Tom’s workshop focused on highlighting the basic differences between models for educating children (pedagogy) and those for educating adults (andragogy). Most teachers and schools have based their education on the model of pedagogy. This model tends to centralize authority in a lecturing teacher, envisions students as recipients of knowledge, and sets aside large blocks of time for learning.
However, given the age and life experience of most students at MUSC and other health care institutions, the andragogical model is a more appropriate way to structure educational activities. In this structure, teachers give authority to learners by presenting problems rather than answers; students then set the agenda and determine how to tackle those problems. Students aren’t so much recipients of knowledge as they are active investigators.
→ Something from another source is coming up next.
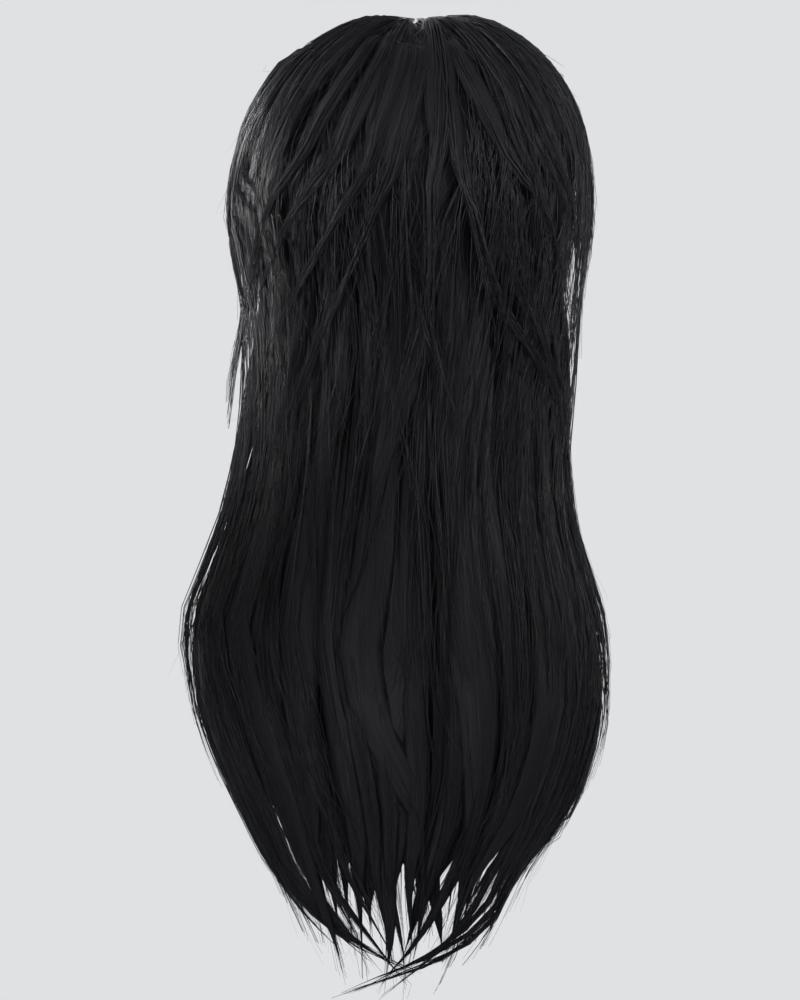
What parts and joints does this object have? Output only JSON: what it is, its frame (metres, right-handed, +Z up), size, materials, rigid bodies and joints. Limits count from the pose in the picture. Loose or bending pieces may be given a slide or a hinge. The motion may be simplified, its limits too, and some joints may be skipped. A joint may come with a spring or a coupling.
{
  "type": "lace front wig",
  "caption": "Long layered straight wig on an open net cap, with a sheer lace hairline from ear tab to ear tab, in its worn form.",
  "frame": {"origin": "inside of the cap at the crown, where the top of the head seats", "axes": "+Z up out of the crown; the face looks along -Y and the back of the head along +Y; +X is the wearer's left"},
  "size_m": [0.3006, 0.2172, 0.6656],
  "materials": {
    "cap_net": "matt black stretch net",
    "lace": "sheer flesh-toned lace, matt",
    "hair": "soft black synthetic fibre with a low gloss"
  },
  "bodies": {
    "root": {"cap": "cap_net", "lace_front": "lace", "weft_nape": "hair", "weft_low": "hair", "weft_back": "hair", "weft_middle": "hair", "weft_upper": "hair", "crown_hair": "hair", "side_hair_left": "hair", "side_hair_right": "hair", "front_hair_left": "hair", "front_hair_right": "hair"}
  },
  "joints": []
}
Moreover, the time adults have to devote to learning is usually much more brief and intermittent; an andragogical classroom mirrors this use of time, with brief activities interspersed between discussions of key concepts.
The session Tom presented employed these andragogical learning principles --the hour and a half session was interactive and relied on the learners to establish questions they wanted answered about the differences between learning for adults and for children. Their main interest was on how to improve health care education, so Tom then asked them to divide into groups based on their particular area of teaching—classroom, clinical rotation, lab, etc. The groups then developed concrete proposals for each arena at their own schools to improve education based on the andragogical model.
The attendees from throughout the Southeast actively and enthusiastically participated in the session; they even stayed after for an additional 15 minutes to continue their conversations about the challenges of improving education. They were particularly intrigued by the presence on MUSC’s campus of a resource like the Center for Academic Excellence, one that serves students from all healthcare professions and focuses on empowering students to improve their learning.